Sex, drugs and oil: corruption scandal rocks US gov't agency
US Department of the Interior employees who handled billions of dollars in oil contracts improperly engaged in sex with energy company employees.
The report drafted by the department's inspector general Earl Devaney deplored "a culture of ethical failure" and said the investigation uncovered a "culture of substance abuse and promiscuity."
The alleged misconduct involve at least 13 current and former employees of the department's Minerals Management Service (MMS) accused of rigging contracts and accepting gifts and engaging in "illicit sexual encounters" with subordinates and industry representatives, Devaney said on Wednesday.
One of the accused has already pled guilty to a criminal charge, the report released on Wednesday said.
Following a two-year, five-million-dollar investigation which included testimony from 233 witnesses and 470,000 pages of documentation, Devaney said the inquiry "revealed... a pervasive culture of exclusivity, exempt from the rules that govern all other employees of the federal government."
Between 2002 and 2006, nearly one-third of the MMS staff -- in Washington and the western city of Denver -- received gifts and gratuities from energy companies.
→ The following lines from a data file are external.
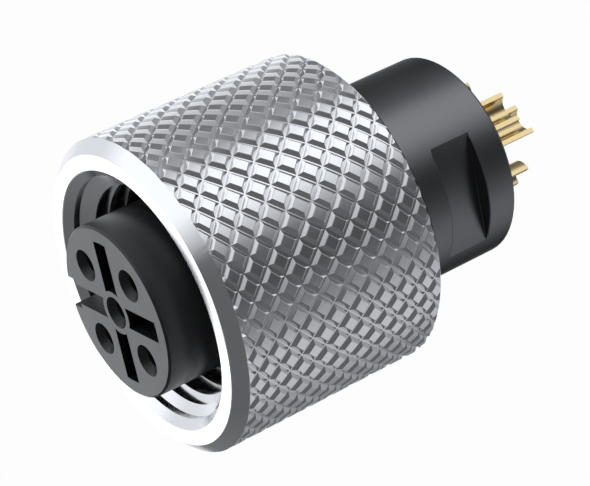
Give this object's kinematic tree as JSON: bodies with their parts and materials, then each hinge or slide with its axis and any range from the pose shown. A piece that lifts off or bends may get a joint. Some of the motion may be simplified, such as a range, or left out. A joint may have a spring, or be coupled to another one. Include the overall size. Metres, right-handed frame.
{
  "type": "circular cable connector",
  "caption": "Round five-pole cable connector with a freely turning knurled coupling nut, socket contacts and solder cups.",
  "frame": {"origin": "centre of the mating face of the plug, on the connector's axis", "axes": "+Z is the mating direction, along the connector's axis; the keyway points to -X and the wrench flats face +X and -X"},
  "size_m": [0.016, 0.016, 0.025],
  "materials": {
    "carrier_plastic": "satin moulded plastic, dark grey",
    "retainer_plastic": "satin moulded plastic, black",
    "sleeve_plastic": "satin moulded plastic, black",
    "seal_rubber": "matt",
    "nut_nickel": "bright nickel plate on brass",
    "contact_gold": "gold plate on copper alloy"
  },
  "bodies": {
    "connector_body": {"contact_carrier": "carrier_plastic", "contact_retainer": "retainer_plastic", "rear_sleeve": "sleeve_plastic", "seal_ring": "seal_rubber", "socket_contact_1": "contact_gold", "socket_contact_2": "contact_gold", "socket_contact_3": "contact_gold", "socket_contact_4": "contact_gold", "socket_contact_5": "contact_gold"},
    "nut": {"coupling_nut": "nut_nickel"}
  },
  "joints": [
    {"name": "nut_turn", "type": "hinge", "parent": "connector_body", "child": "nut", "pos_m": [0, 0, -0.0072], "axis": [0, 0, 1], "continuous": true}
  ]
}
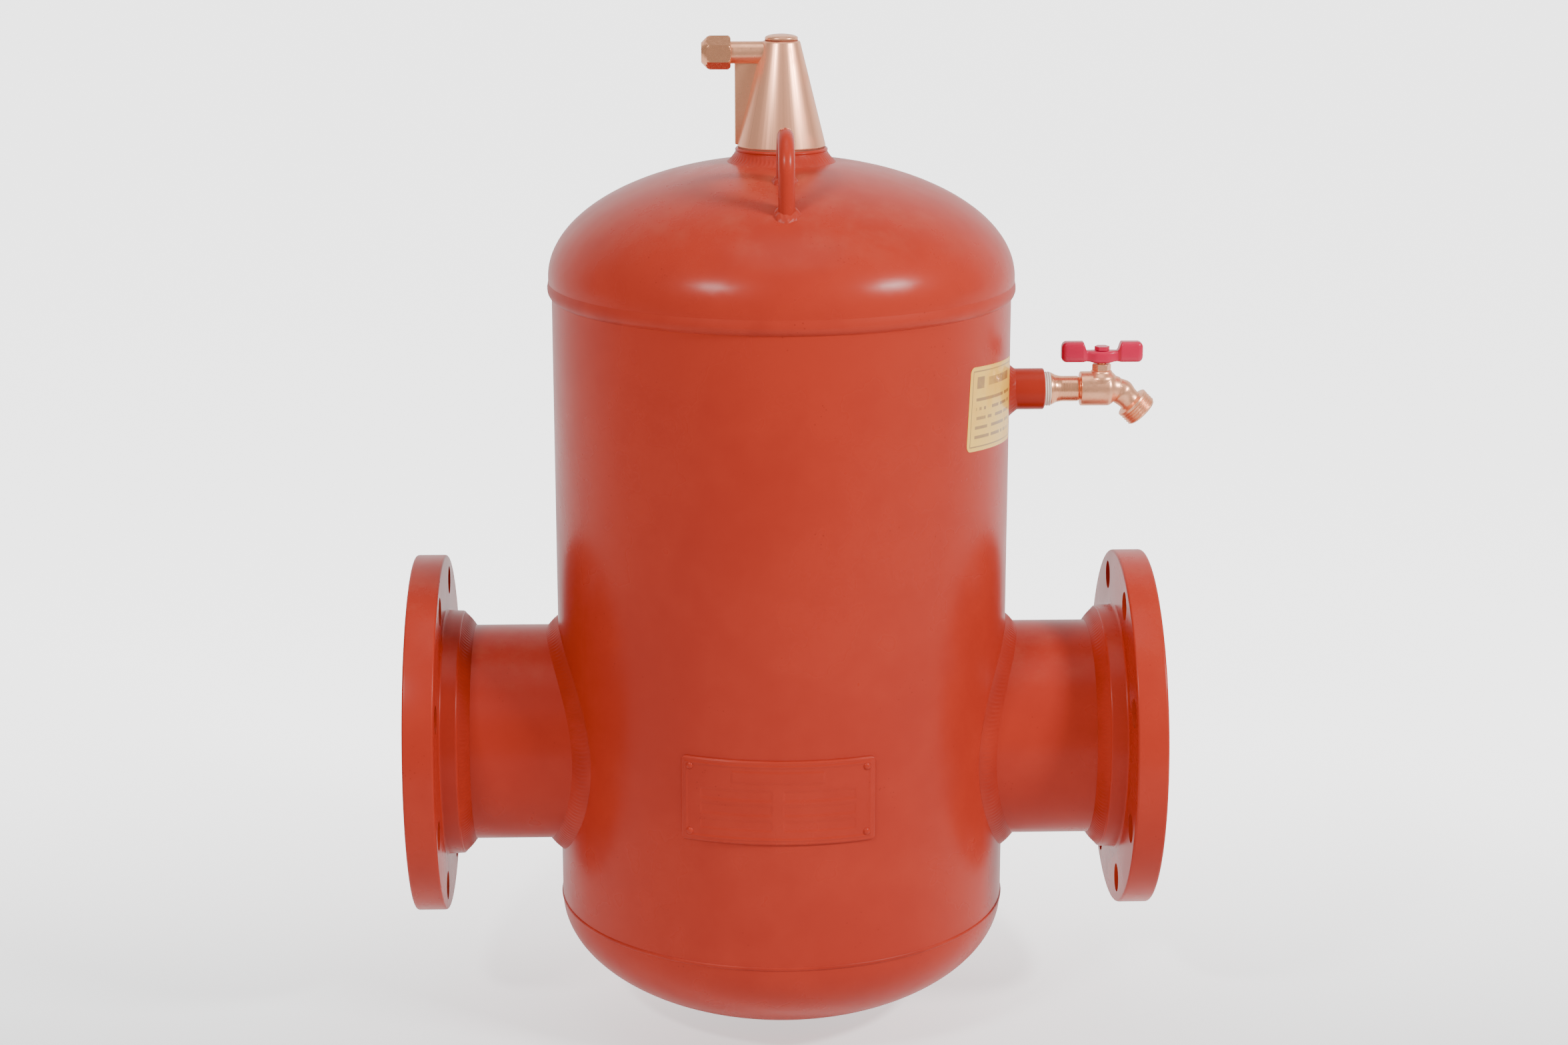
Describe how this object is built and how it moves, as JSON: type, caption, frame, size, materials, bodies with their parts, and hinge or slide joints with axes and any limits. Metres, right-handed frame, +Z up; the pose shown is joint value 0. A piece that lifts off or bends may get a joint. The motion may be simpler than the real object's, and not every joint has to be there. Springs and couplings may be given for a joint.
{
  "type": "air separator",
  "caption": "Flanged in-line air separator: welded vessel across a pipe run, wire-wound bundle inside, conical float vent on the dome and a quarter-turn skim valve on its side.",
  "frame": {"origin": "centre of the inlet flange's raised face, on the pipe run's centreline", "axes": "+X along the run towards the outlet, +Z up along the vessel's axis, +Y to the back"},
  "size_m": [0.577, 0.3592, 0.766],
  "materials": {
    "vessel_paint": "red oxide enamel, satin",
    "cast_brass": "fine machined casting",
    "turned_brass": "turned",
    "handle_enamel": "gloss enamel",
    "steel": "plain steel",
    "ptfe": "white tape and seats",
    "seal_rubber": "black rubber",
    "float_plastic": "moulded",
    "label_film": "printed film",
    "copper_wire": "bright wire",
    "gasket_fibre": "compressed fibre"
  },
  "bodies": {
    "vessel": {"shell": "vessel_paint", "top_head": "vessel_paint", "bottom_head": "vessel_paint", "upper_girth_weld": "vessel_paint", "lower_girth_weld": "vessel_paint", "inlet_nozzle": "vessel_paint", "outlet_nozzle": "vessel_paint", "inlet_flange": "vessel_paint", "outlet_flange": "vessel_paint", "nozzle_welds": "vessel_paint", "flange_welds": "vessel_paint", "vent_boss": "vessel_paint", "vent_boss_weld": "vessel_paint", "vent_base_gasket": "gasket_fibre", "vent_body": "cast_brass", "vent_cap_gasket": "gasket_fibre", "vent_cap": "turned_brass", "vent_outlet_adapter": "turned_brass", "vent_seat": "turned_brass", "lever_pin": "steel", "front_lifting_lug": "vessel_paint", "rear_lifting_lug": "vessel_paint", "lug_welds": "vessel_paint", "skim_coupling": "vessel_paint", "skim_coupling_weld": "vessel_paint", "thread_tape": "ptfe", "valve_inlet_adapter": "turned_brass", "valve_body": "cast_brass", "ball_seats": "ptfe", "stem_packing": "ptfe", "packing_nut": "turned_brass", "name_plate": "vessel_paint", "name_plate_tacks": "vessel_paint", "label": "label_film", "core_tubes": "copper_wire", "wire_media": "copper_wire", "bundle_bottom_plate": "steel", "bundle_top_plate": "steel", "tie_rods": "steel", "tie_rod_nuts": "steel", "bundle_supports": "steel"},
    "handle": {"valve_stem": "turned_brass", "valve_handle": "handle_enamel", "handle_nut": "handle_enamel", "valve_ball": "steel"},
    "float": {"vent_float": "float_plastic", "float_rod": "steel"},
    "lever": {"vent_lever": "steel", "lever_seal": "seal_rubber"}
  },
  "joints": [
    {"name": "handle_turn", "type": "hinge", "parent": "vessel", "child": "handle", "pos_m": [0.5354, 0, 0.2735], "axis": [0, 0, 1], "range_deg": [-90, 0]},
    {"name": "float_slide", "type": "slide", "parent": "vessel", "child": "float", "axis": [0, 0, 1], "range_m": [-0.005, 0]},
    {"name": "lever_tilt", "type": "hinge", "parent": "vessel", "child": "lever", "pos_m": [0.298, 0, 0.51065], "axis": [0, 1, 0], "range_deg": [-15.5, 0]}
  ],
  "couplings": [
    {"joint": "lever_tilt", "follows": "float_slide", "rad_per_m": 52.632}
  ]
}
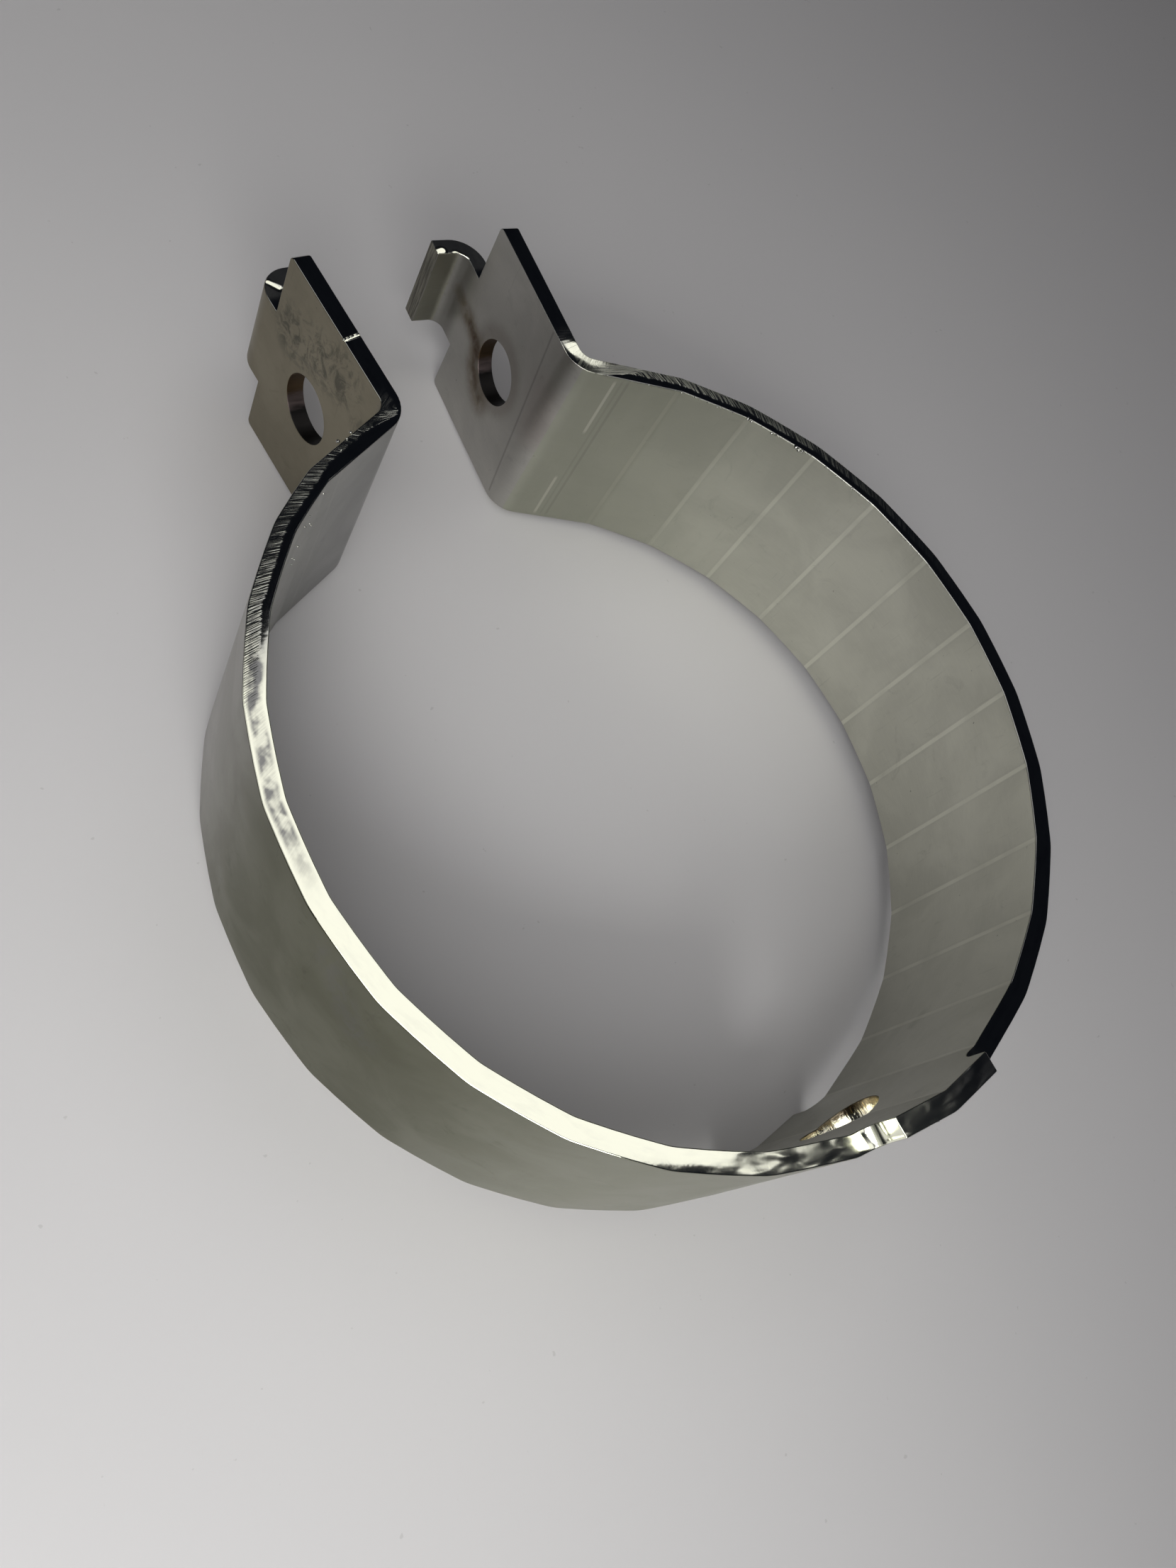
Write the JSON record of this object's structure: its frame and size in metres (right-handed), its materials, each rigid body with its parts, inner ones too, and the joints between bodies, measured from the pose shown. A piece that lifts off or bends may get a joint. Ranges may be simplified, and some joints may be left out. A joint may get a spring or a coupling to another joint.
{
  "type": "fuel filter bracket",
  "caption": "Open strap clamp of folded stainless sheet that holds a round inline filter, with two bolt ears, hooked ear tabs and a mounting hole.",
  "frame": {"origin": "centre of the ring at the middle of the strap's height", "axes": "+Z along the ring axis, up as the clamp lies in the picture; +Y from the ring axis towards the gap between the ears; the mounting hole is on the -Y side"},
  "size_m": [0.063, 0.0799, 0.0242],
  "materials": {
    "stainless_sheet": "satin mill-finish stainless steel sheet with dark laser-cut edges"
  },
  "bodies": {
    "root": {"strap_clamp": "stainless_sheet"}
  },
  "joints": []
}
Two of the accused received gifts including dinners, tickets to various shows, and golf outings "on at least 135 occasions from four major oil and gas companies with whom they were doing business," according to Devaney.
US federal employees are forbidden from receiving gifts valued above 20 dollars.
The explosive accusations focus on the MMS's Royalty in Kind program, which manages commercial oil and gas sales activity and barters that oil and gas to the government in lieu of payments for drilling on federally-owned offshore lands.